Azure cost control should focus on predictable operational practices: rightsizing compute, using reserved instances where workloads are stable, scheduling non-production shutdowns, reviewing storage lifecycle policies, and avoiding unnecessary cross-region data transfer. However, cost reduction should be balanced against resilience and compliance requirements. For example, reducing log retention or backup replication may lower spend but increase audit or recovery risk.
A mature governance model treats cost as an engineering metric. Teams should see the financial impact of architecture decisions, especially in SaaS infrastructure and cloud scalability planning. Autoscaling, for example, improves elasticity but can create unpredictable spend if thresholds are poorly tuned. Governance should require cost observability alongside performance observability.
Cloud migration considerations for finance workloads
Many finance organizations are governing Azure while still migrating legacy systems. This creates a tension between modernization goals and operational stability. Governance should support phased migration rather than forcing every workload into a cloud-native model immediately. Rehosted systems can still inherit baseline controls for identity, network segmentation, logging, backup, and access management.

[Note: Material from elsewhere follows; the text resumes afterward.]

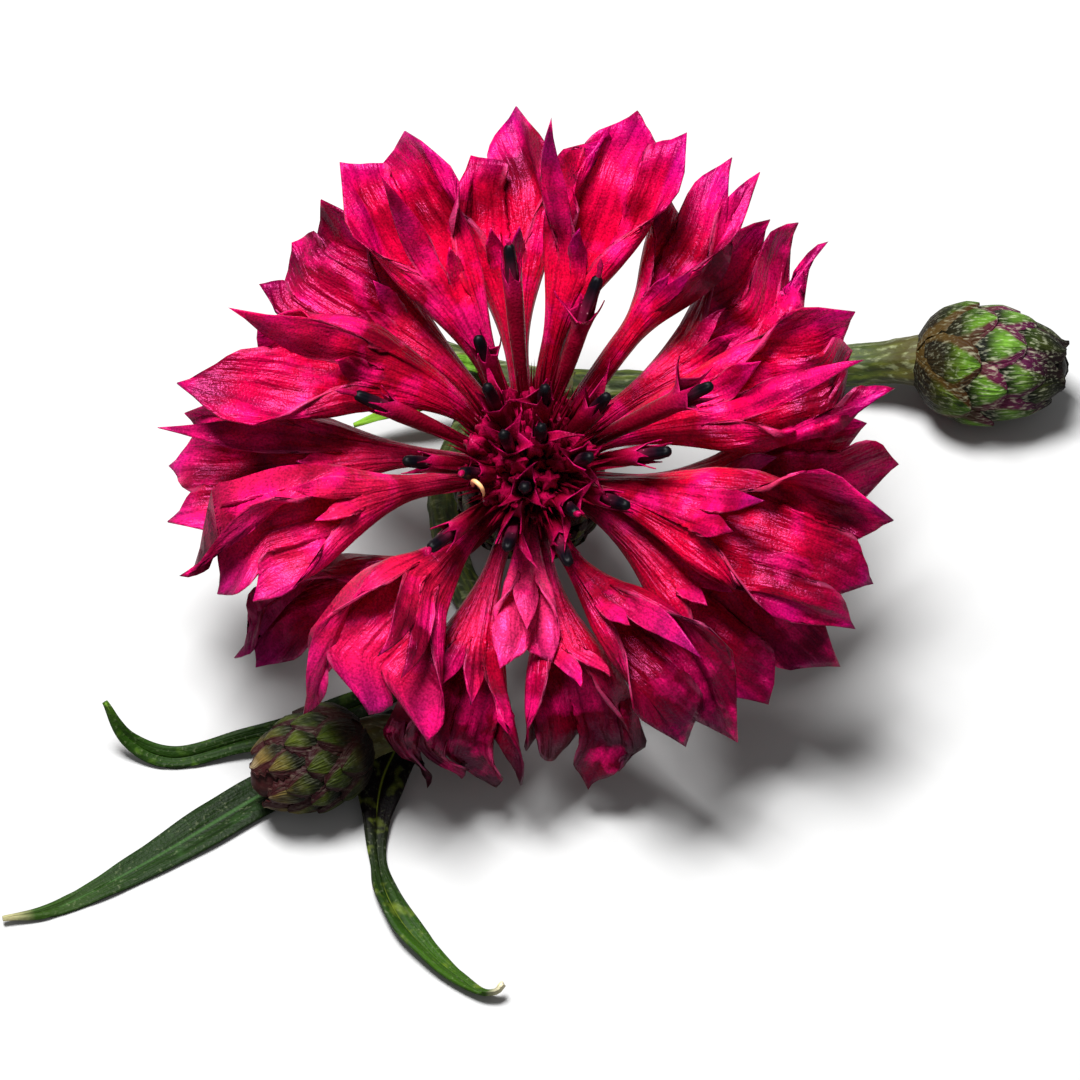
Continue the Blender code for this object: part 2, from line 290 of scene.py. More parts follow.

Migration planning should account for application dependencies, licensing constraints, data gravity, batch processing windows, and integration with on-premises systems. Some finance applications are tightly coupled to file transfers, scheduled jobs, or vendor support boundaries that limit redesign options. Governance should therefore define approved transitional architectures, including hybrid connectivity, temporary exception handling, and target-state review checkpoints.
- Assess each workload for rehost, replatform, refactor, or replace decisions based on operational risk and business value
- Apply landing zone controls before migration cutover, not after
- Document temporary exceptions with owners, expiry dates, and remediation plans
- Prioritize modernization for systems with high manual overhead, weak resilience, or unsupported security models
- Align migration waves to business calendars to avoid quarter-end and year-end finance disruption
Enterprise deployment guidance for sustained control
Azure infrastructure governance in finance succeeds when it is treated as an operating discipline rather than a one-time architecture project. The enterprise model should include a cloud platform team, security governance function, workload owners, and a review process for exceptions, incidents, and control changes. Governance artifacts should be versioned, measurable, and tied to delivery workflows.
For most finance organizations, the practical sequence is clear. Establish the landing zone and management hierarchy. Define policy baselines and identity controls. Standardize deployment architecture and infrastructure automation. Implement monitoring, backup and disaster recovery, and cost accountability. Then expand workload onboarding through approved patterns for cloud ERP architecture, analytics, internal applications, and customer-facing SaaS infrastructure.
The result is not maximum restriction. It is controlled scalability. Finance teams can support cloud modernization, multi-tenant deployment where appropriate, and faster delivery without losing operational control. That balance is what makes Azure governance effective in enterprise finance environments.